┌─ Information provided

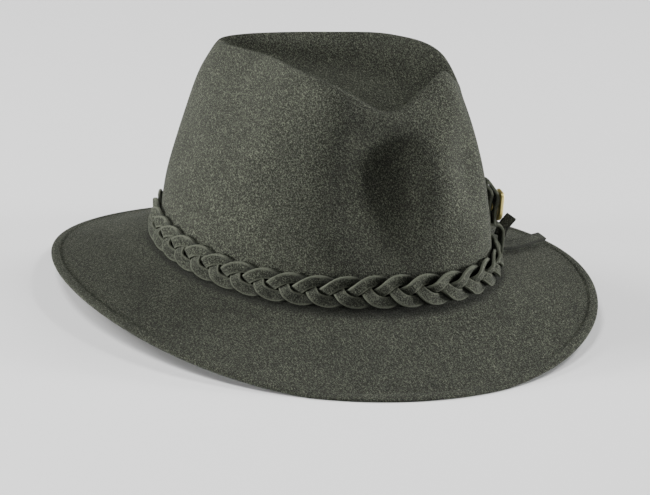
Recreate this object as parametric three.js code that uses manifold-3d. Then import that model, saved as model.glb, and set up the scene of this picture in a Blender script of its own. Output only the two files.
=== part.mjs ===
// A hunting hat in pressed felt, with a plaited felt band, a knot and a plain badge, resting on its brim.
// Millimetres, +Z up: the hat's front is -Y, the wearer's left is +X, and the brim rests on z = 0.
// Angles are in degrees round the head, from the front (0) to the wearer's left (90), the back (180) and the right (270).

import * as THREE from "three";
import { mergeVertices } from "three/addons/utils/BufferGeometryUtils.js";
import Module from "manifold-3d";

const wasm = await Module();
wasm.setup();

// Felt body: one sheet of felt, its crown and brim in one piece
const feltThickness = 2;
const headHalfWidth = 87.5;
const headHalfLength = 105.4;
const crownBaseHeight = 28.8;
const baseDip = { depth: 2.7, power: 6 };
const columnStep = 7.5;
const breakRadius = 5;

// Brim: its width and the height of its edge against the crown's base, as waves round the head
const brimWidth = { mean: 65.6, front: 0.5, ends: -2, corners: -0.6 };
const brimEdge = { drop: 21.8, front: -0.3, ends: -1.3, corners: 0.6, quarters: -0.2, left: -0.7, twist: 8.6 };
const brimArch = 0.3;
const brimWelt = { width: 4.8, step: 1, rise: 0.5 };
const brimFractions = [0.8, 0.6, 0.4, 0.2];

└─

> [What needs to be done]:
Write the complete data out, exactly as above.

> [Output of the task]:
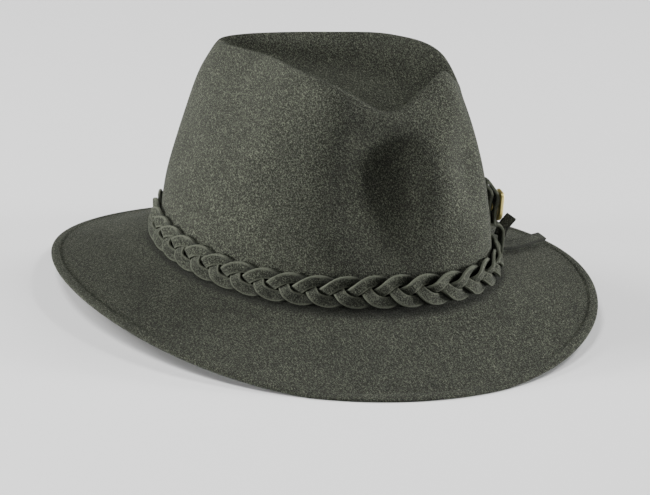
Recreate this object as parametric three.js code that uses manifold-3d. Then import that model, saved as model.glb, and set up the scene of this picture in a Blender script of its own. Output only the two files.
=== part.mjs ===
// A hunting hat in pressed felt, with a plaited felt band, a knot and a plain badge, resting on its brim.
// Millimetres, +Z up: the hat's front is -Y, the wearer's left is +X, and the brim rests on z = 0.
// Angles are in degrees round the head, from the front (0) to the wearer's left (90), the back (180) and the right (270).

import * as THREE from "three";
import { mergeVertices } from "three/addons/utils/BufferGeometryUtils.js";
import Module from "manifold-3d";

const wasm = await Module();
wasm.setup();

// Felt body: one sheet of felt, its crown and brim in one piece
const feltThickness = 2;
const headHalfWidth = 87.5;
const headHalfLength = 105.4;
const crownBaseHeight = 28.8;
const baseDip = { depth: 2.7, power: 6 };
const columnStep = 7.5;
const breakRadius = 5;

// Brim: its width and the height of its edge against the crown's base, as waves round the head
const brimWidth = { mean: 65.6, front: 0.5, ends: -2, corners: -0.6 };
const brimEdge = { drop: 21.8, front: -0.3, ends: -1.3, corners: 0.6, quarters: -0.2, left: -0.7, twist: 8.6 };
const brimArch = 0.3;
const brimWelt = { width: 4.8, step: 1, rise: 0.5 };
const brimFractions = [0.8, 0.6, 0.4, 0.2];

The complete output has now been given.